Quote every line from the top of the listing down to and including the line that contains "from mathutils import Matrix, Vector".

** START Material **

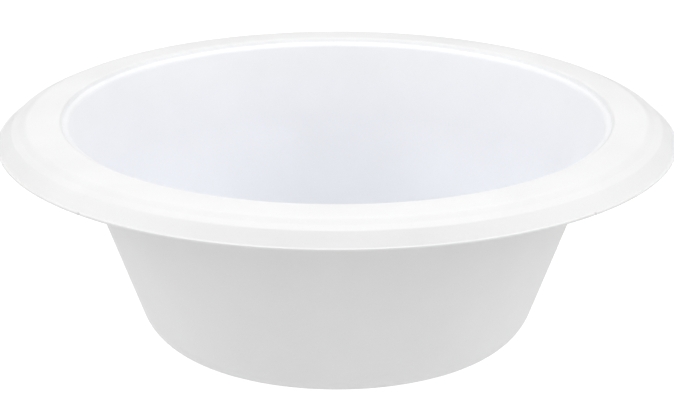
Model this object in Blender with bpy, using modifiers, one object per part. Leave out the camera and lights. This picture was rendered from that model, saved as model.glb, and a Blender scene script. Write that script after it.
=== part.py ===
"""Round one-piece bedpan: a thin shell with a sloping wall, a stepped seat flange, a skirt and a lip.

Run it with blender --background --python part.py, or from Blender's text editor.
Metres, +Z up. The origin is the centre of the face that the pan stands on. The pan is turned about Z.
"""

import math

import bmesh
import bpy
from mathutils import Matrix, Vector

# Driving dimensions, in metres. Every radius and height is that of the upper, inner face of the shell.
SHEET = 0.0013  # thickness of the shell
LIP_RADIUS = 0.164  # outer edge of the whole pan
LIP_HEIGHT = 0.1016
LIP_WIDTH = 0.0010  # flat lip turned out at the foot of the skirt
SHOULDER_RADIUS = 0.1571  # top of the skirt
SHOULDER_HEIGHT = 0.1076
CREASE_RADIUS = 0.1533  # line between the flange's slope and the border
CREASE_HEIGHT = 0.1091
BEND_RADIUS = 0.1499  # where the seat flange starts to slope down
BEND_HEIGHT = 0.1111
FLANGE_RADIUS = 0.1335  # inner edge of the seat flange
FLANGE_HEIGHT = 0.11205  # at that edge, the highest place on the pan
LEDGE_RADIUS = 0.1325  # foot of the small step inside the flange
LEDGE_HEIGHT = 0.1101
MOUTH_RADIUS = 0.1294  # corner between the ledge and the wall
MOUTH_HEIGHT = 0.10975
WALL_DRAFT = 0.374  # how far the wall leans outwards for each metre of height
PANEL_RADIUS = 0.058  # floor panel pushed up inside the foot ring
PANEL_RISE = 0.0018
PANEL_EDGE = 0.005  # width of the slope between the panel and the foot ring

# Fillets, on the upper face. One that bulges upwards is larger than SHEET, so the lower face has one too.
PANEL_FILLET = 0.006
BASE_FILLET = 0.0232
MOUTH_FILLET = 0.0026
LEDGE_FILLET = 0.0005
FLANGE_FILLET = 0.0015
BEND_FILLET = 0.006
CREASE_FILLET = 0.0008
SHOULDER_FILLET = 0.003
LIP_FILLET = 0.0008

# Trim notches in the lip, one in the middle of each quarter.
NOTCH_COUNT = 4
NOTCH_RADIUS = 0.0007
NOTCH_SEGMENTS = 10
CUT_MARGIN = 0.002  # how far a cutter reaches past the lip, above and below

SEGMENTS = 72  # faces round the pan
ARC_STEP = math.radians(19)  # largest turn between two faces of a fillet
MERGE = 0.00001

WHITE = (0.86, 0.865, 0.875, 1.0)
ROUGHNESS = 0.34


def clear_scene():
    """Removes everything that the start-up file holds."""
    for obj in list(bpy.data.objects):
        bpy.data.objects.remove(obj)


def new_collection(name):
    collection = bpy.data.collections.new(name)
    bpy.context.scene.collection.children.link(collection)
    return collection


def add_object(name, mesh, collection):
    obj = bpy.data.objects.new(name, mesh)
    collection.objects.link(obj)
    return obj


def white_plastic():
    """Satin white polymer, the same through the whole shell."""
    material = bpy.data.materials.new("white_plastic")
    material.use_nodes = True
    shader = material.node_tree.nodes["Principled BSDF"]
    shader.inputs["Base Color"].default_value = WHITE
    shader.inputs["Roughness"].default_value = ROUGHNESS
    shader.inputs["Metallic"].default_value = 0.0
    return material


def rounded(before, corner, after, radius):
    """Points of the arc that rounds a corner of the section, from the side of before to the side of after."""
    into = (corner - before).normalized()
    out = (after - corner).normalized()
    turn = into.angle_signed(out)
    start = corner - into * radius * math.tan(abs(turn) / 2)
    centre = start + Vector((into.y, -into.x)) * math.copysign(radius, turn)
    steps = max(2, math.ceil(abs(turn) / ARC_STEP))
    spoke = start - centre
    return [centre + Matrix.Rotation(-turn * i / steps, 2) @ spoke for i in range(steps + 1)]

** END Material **

▶ Correct response:
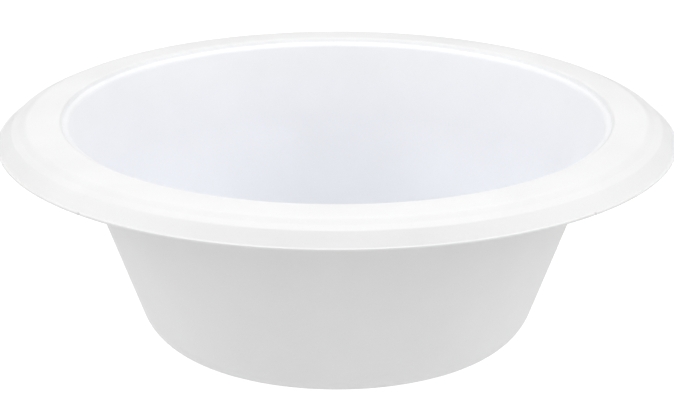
Model this object in Blender with bpy, using modifiers, one object per part. Leave out the camera and lights. This picture was rendered from that model, saved as model.glb, and a Blender scene script. Write that script after it.
=== part.py ===
"""Round one-piece bedpan: a thin shell with a sloping wall, a stepped seat flange, a skirt and a lip.

Run it with blender --background --python part.py, or from Blender's text editor.
Metres, +Z up. The origin is the centre of the face that the pan stands on. The pan is turned about Z.
"""

import math

import bmesh
import bpy
from mathutils import Matrix, Vector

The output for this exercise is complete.